>> START Given data

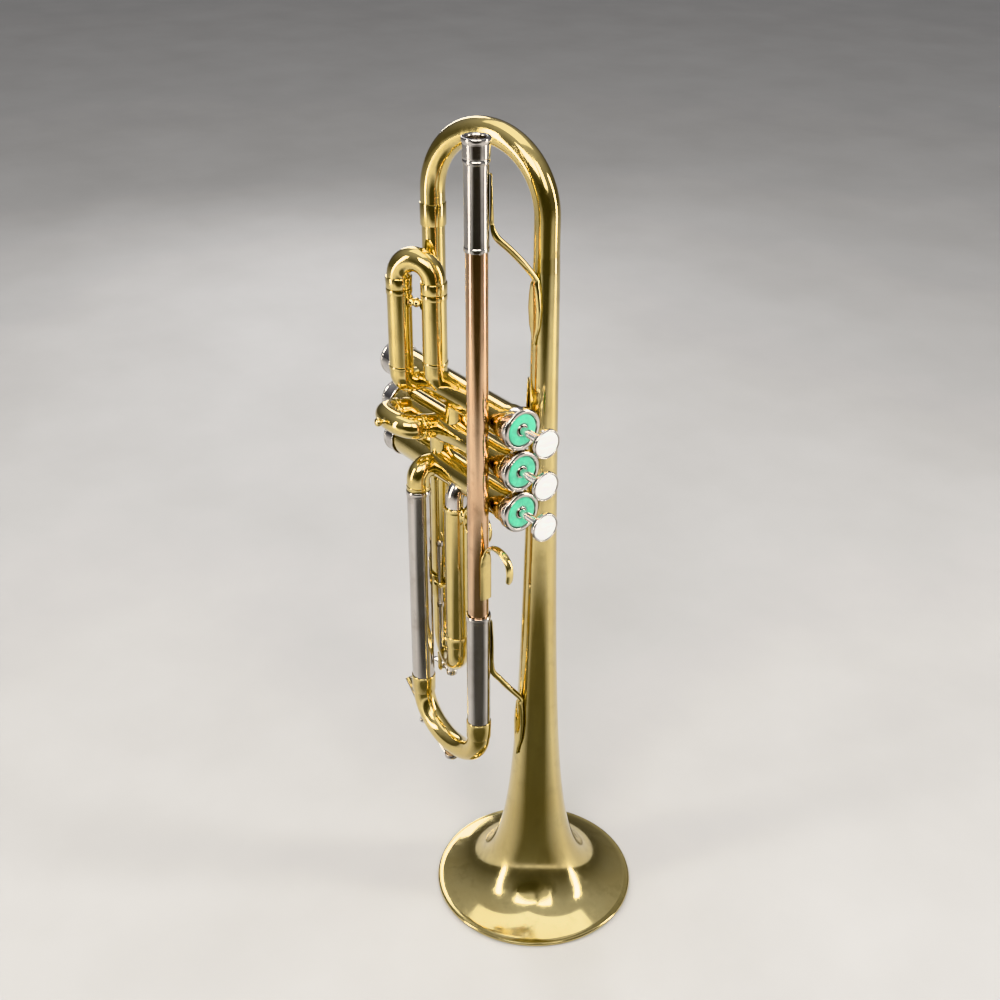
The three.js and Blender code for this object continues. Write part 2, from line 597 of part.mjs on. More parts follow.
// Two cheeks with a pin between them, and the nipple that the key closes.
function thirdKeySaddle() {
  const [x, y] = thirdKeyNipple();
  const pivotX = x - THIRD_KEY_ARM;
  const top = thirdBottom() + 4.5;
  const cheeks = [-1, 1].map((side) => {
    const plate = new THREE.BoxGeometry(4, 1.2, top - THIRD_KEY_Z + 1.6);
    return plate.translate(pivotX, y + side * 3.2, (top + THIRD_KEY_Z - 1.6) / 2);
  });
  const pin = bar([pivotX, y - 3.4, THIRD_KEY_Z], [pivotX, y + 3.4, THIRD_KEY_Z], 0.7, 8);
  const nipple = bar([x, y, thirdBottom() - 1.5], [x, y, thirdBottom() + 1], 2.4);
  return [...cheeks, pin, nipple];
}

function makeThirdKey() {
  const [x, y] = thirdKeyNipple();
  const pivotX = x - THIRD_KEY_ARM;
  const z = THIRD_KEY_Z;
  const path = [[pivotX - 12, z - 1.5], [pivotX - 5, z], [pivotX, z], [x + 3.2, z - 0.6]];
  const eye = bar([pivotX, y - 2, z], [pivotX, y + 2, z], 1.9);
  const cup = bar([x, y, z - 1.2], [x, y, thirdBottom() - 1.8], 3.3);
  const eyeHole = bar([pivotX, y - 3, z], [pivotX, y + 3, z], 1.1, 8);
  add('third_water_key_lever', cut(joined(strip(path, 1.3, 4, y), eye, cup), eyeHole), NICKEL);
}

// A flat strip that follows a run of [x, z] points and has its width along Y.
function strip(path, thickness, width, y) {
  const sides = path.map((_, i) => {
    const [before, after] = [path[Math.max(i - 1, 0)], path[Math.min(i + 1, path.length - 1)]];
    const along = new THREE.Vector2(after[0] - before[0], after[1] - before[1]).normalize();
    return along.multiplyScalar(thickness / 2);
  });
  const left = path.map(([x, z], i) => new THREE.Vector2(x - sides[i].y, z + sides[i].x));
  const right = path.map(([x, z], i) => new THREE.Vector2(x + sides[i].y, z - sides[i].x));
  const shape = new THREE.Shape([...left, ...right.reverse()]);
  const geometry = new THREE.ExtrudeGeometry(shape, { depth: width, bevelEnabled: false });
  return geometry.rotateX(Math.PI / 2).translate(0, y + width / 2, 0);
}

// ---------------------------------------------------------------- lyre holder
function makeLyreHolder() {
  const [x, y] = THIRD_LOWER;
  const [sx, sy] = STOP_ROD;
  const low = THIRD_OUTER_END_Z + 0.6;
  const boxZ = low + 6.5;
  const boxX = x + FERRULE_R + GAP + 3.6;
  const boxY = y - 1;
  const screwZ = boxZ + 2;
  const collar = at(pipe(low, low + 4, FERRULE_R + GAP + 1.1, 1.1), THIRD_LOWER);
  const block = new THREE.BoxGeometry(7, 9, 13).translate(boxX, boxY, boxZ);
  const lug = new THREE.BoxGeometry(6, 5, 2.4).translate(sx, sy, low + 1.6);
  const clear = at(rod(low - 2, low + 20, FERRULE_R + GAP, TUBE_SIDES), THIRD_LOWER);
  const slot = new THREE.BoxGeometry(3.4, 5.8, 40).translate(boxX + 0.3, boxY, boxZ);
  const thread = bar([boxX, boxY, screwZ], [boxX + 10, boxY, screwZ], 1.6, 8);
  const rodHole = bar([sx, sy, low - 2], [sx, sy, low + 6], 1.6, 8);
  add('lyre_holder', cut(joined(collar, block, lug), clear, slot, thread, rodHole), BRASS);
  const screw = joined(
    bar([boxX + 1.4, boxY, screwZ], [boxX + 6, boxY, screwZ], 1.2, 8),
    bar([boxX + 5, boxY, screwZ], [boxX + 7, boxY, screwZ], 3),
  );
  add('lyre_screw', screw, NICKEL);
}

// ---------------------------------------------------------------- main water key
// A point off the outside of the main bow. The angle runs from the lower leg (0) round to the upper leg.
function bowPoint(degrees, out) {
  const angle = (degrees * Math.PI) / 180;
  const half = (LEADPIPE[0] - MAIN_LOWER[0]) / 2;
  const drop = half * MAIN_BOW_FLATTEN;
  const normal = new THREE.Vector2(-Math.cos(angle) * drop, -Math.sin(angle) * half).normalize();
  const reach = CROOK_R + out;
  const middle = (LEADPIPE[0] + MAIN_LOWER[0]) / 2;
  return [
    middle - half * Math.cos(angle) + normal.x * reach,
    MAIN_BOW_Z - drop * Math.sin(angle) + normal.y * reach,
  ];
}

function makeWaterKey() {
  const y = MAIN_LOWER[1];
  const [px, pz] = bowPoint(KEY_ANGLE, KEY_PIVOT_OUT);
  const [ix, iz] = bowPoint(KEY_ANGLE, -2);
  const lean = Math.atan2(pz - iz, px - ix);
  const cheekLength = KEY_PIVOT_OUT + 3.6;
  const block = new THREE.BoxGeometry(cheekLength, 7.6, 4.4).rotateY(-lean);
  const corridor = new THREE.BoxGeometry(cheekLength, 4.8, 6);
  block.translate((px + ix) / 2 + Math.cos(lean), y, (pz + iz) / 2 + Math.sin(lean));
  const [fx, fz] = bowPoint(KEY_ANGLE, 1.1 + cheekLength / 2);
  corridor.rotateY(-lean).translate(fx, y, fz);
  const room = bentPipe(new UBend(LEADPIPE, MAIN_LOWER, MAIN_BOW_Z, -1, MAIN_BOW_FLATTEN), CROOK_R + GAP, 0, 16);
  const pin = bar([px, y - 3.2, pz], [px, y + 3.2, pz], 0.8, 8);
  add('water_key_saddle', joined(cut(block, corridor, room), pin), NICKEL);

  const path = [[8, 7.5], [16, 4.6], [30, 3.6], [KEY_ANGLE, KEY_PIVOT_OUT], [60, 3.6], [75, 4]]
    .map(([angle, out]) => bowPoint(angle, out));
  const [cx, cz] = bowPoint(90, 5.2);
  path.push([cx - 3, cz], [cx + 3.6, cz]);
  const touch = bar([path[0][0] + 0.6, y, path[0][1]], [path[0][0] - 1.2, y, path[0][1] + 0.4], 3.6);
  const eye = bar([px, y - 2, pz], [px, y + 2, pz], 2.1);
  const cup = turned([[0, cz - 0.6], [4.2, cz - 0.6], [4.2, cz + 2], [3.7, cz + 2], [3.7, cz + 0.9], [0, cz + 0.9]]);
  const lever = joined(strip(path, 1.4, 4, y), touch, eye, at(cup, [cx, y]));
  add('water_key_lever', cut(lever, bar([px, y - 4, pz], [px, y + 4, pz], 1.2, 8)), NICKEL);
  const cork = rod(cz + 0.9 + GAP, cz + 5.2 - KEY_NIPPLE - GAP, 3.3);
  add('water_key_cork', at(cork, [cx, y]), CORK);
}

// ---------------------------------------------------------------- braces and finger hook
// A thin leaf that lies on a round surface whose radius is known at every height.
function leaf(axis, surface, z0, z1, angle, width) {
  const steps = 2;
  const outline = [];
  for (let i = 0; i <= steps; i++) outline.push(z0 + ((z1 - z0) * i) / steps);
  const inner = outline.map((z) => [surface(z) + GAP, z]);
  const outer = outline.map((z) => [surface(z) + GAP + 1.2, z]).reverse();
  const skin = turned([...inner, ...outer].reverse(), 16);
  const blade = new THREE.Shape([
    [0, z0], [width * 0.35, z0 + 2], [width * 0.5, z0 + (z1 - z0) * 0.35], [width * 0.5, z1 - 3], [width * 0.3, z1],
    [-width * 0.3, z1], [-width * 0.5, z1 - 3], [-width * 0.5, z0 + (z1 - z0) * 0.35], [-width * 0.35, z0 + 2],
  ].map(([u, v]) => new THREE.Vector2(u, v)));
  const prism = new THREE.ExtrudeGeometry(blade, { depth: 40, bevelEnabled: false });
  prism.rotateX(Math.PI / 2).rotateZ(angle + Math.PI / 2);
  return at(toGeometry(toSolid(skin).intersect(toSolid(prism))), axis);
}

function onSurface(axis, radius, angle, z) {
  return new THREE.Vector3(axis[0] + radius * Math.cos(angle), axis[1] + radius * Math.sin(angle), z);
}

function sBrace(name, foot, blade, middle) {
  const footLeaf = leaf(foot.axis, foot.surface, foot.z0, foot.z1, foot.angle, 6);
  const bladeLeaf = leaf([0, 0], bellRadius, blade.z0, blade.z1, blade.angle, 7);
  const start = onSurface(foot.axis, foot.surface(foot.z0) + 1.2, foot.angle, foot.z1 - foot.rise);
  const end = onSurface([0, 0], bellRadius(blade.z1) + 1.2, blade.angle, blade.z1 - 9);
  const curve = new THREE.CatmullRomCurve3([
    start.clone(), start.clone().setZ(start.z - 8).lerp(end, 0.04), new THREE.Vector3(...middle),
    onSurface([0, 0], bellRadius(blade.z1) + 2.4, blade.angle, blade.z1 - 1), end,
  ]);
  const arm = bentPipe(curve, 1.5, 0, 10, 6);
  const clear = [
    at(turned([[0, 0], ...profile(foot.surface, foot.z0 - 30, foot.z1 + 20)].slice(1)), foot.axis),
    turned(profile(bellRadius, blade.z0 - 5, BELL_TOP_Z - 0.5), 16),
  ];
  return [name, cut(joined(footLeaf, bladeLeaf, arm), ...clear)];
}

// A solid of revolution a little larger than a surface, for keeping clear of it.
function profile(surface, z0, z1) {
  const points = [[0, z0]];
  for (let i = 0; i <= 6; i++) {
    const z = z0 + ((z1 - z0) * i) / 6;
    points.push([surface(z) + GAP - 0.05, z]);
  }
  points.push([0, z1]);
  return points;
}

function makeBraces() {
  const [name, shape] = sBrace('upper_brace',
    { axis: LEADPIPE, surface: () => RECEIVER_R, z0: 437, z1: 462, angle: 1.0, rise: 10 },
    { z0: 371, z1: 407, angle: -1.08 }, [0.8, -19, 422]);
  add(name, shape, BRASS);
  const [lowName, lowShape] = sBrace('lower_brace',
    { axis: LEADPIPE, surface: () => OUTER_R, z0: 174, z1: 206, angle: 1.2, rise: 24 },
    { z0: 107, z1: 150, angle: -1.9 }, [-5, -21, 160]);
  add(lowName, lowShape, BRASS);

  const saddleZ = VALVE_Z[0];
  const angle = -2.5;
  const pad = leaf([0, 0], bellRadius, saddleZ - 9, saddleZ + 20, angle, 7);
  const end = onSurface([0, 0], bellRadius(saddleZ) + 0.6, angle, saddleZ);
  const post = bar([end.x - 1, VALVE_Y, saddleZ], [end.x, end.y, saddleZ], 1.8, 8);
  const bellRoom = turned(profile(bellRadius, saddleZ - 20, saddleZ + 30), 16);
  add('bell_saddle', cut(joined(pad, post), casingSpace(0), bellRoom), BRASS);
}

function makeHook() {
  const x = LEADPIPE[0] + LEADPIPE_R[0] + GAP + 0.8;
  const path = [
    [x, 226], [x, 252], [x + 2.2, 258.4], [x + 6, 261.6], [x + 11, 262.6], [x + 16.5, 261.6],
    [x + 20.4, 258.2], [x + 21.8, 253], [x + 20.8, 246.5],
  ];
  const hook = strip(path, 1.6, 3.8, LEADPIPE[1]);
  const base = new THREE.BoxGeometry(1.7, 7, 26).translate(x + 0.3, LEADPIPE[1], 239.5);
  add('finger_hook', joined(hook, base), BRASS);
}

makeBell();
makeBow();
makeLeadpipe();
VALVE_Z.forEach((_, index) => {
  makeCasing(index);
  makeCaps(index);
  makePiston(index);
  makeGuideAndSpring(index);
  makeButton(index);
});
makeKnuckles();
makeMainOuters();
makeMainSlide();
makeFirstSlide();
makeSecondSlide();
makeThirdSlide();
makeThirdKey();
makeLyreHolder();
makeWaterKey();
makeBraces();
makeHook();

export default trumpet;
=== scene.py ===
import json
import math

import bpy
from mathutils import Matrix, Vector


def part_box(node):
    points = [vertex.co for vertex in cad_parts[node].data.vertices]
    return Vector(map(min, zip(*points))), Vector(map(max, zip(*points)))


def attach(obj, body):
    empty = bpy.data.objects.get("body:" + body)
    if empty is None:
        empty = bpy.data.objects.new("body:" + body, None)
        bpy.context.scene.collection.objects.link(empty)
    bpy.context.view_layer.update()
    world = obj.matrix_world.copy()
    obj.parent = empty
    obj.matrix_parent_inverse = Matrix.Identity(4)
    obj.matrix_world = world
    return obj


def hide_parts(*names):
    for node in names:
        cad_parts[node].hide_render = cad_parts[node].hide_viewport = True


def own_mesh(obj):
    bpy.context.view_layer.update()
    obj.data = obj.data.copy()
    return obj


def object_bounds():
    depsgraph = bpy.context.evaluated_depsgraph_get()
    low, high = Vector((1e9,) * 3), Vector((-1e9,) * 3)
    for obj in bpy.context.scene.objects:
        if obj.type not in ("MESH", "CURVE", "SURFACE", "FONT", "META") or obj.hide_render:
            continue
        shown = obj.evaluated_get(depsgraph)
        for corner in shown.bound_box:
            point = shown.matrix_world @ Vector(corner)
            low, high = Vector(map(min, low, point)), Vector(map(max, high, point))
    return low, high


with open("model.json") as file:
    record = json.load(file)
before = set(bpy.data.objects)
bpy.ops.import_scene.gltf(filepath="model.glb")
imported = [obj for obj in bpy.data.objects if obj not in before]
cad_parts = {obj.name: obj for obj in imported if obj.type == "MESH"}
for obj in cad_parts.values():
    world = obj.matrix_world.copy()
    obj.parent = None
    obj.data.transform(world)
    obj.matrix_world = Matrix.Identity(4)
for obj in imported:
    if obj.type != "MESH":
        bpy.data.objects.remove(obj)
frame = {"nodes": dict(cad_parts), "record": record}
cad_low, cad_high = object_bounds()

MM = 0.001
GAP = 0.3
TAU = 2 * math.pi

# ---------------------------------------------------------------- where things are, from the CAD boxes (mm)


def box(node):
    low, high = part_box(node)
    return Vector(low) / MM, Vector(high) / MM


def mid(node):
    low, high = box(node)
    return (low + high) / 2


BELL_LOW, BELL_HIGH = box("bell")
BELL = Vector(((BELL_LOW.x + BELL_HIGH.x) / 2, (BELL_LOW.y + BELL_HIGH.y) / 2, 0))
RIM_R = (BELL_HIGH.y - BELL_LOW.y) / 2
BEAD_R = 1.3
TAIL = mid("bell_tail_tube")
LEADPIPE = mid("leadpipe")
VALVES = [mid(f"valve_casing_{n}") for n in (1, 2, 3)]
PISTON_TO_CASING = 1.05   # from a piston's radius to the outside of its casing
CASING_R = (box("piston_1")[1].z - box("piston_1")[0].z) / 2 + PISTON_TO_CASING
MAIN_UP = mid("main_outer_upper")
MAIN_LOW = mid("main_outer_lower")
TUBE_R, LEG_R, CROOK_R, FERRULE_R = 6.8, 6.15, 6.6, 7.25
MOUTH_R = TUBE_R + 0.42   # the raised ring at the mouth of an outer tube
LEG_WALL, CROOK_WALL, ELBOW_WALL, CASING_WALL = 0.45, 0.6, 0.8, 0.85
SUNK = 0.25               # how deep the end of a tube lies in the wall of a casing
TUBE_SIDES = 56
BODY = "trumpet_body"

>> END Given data

What is asked
Everything from the line that contains "makeBell();" to the line that contains "Vector(map(max, high, point))" must be transcribed exactly, both end lines included.

Answer to this task
makeBell();
makeBow();
makeLeadpipe();
VALVE_Z.forEach((_, index) => {
  makeCasing(index);
  makeCaps(index);
  makePiston(index);
  makeGuideAndSpring(index);
  makeButton(index);
});
makeKnuckles();
makeMainOuters();
makeMainSlide();
makeFirstSlide();
makeSecondSlide();
makeThirdSlide();
makeThirdKey();
makeLyreHolder();
makeWaterKey();
makeBraces();
makeHook();

export default trumpet;
=== scene.py ===
import json
import math

import bpy
from mathutils import Matrix, Vector


def part_box(node):
    points = [vertex.co for vertex in cad_parts[node].data.vertices]
    return Vector(map(min, zip(*points))), Vector(map(max, zip(*points)))


def attach(obj, body):
    empty = bpy.data.objects.get("body:" + body)
    if empty is None:
        empty = bpy.data.objects.new("body:" + body, None)
        bpy.context.scene.collection.objects.link(empty)
    bpy.context.view_layer.update()
    world = obj.matrix_world.copy()
    obj.parent = empty
    obj.matrix_parent_inverse = Matrix.Identity(4)
    obj.matrix_world = world
    return obj


def hide_parts(*names):
    for node in names:
        cad_parts[node].hide_render = cad_parts[node].hide_viewport = True


def own_mesh(obj):
    bpy.context.view_layer.update()
    obj.data = obj.data.copy()
    return obj


def object_bounds():
    depsgraph = bpy.context.evaluated_depsgraph_get()
    low, high = Vector((1e9,) * 3), Vector((-1e9,) * 3)
    for obj in bpy.context.scene.objects:
        if obj.type not in ("MESH", "CURVE", "SURFACE", "FONT", "META") or obj.hide_render:
            continue
        shown = obj.evaluated_get(depsgraph)
        for corner in shown.bound_box:
            point = shown.matrix_world @ Vector(corner)
            low, high = Vector(map(min, low, point)), Vector(map(max, high, point))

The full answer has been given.